# [Task directions]
Return each entry exactly, with none missing.

>> Start Entries supplied

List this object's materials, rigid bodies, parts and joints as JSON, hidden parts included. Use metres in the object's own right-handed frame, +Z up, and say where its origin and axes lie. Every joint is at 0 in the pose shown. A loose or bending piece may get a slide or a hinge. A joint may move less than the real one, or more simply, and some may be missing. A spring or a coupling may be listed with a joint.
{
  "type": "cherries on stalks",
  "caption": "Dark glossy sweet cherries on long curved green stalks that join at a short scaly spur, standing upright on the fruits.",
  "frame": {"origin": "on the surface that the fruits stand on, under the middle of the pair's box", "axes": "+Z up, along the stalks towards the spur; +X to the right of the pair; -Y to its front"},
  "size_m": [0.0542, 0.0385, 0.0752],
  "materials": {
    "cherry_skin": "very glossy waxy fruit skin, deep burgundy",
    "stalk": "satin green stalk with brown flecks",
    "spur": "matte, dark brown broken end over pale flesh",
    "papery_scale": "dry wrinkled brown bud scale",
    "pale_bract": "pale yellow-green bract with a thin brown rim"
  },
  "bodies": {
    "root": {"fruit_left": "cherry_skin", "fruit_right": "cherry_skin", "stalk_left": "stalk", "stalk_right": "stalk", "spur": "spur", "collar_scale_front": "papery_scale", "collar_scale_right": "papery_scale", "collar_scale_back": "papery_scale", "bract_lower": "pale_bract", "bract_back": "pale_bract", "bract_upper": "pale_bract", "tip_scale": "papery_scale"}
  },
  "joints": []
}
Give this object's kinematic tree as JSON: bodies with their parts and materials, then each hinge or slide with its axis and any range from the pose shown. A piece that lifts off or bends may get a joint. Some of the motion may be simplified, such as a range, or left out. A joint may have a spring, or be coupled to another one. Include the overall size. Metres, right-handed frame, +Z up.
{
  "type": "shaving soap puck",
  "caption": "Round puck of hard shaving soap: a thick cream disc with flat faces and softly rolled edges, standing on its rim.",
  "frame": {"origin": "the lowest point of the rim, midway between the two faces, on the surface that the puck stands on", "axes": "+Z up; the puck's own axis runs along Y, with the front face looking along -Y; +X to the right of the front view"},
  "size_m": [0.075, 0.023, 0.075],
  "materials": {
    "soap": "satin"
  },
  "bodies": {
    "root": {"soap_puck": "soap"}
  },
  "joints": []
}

>> End Entries supplied

# [Worked solution]
List this object's materials, rigid bodies, parts and joints as JSON, hidden parts included. Use metres in the object's own right-handed frame, +Z up, and say where its origin and axes lie. Every joint is at 0 in the pose shown. A loose or bending piece may get a slide or a hinge. A joint may move less than the real one, or more simply, and some may be missing. A spring or a coupling may be listed with a joint.
{
  "type": "cherries on stalks",
  "caption": "Dark glossy sweet cherries on long curved green stalks that join at a short scaly spur, standing upright on the fruits.",
  "frame": {"origin": "on the surface that the fruits stand on, under the middle of the pair's box", "axes": "+Z up, along the stalks towards the spur; +X to the right of the pair; -Y to its front"},
  "size_m": [0.0542, 0.0385, 0.0752],
  "materials": {
    "cherry_skin": "very glossy waxy fruit skin, deep burgundy",
    "stalk": "satin green stalk with brown flecks",
    "spur": "matte, dark brown broken end over pale flesh",
    "papery_scale": "dry wrinkled brown bud scale",
    "pale_bract": "pale yellow-green bract with a thin brown rim"
  },
  "bodies": {
    "root": {"fruit_left": "cherry_skin", "fruit_right": "cherry_skin", "stalk_left": "stalk", "stalk_right": "stalk", "spur": "spur", "collar_scale_front": "papery_scale", "collar_scale_right": "papery_scale", "collar_scale_back": "papery_scale", "bract_lower": "pale_bract", "bract_back": "pale_bract", "bract_upper": "pale_bract", "tip_scale": "papery_scale"}
  },
  "joints": []
}
Give this object's kinematic tree as JSON: bodies with their parts and materials, then each hinge or slide with its axis and any range from the pose shown. A piece that lifts off or bends may get a joint. Some of the motion may be simplified, such as a range, or left out. A joint may have a spring, or be coupled to another one. Include the overall size. Metres, right-handed frame, +Z up.
{
  "type": "shaving soap puck",
  "caption": "Round puck of hard shaving soap: a thick cream disc with flat faces and softly rolled edges, standing on its rim.",
  "frame": {"origin": "the lowest point of the rim, midway between the two faces, on the surface that the puck stands on", "axes": "+Z up; the puck's own axis runs along Y, with the front face looking along -Y; +X to the right of the front view"},
  "size_m": [0.075, 0.023, 0.075],
  "materials": {
    "soap": "satin"
  },
  "bodies": {
    "root": {"soap_puck": "soap"}
  },
  "joints": []
}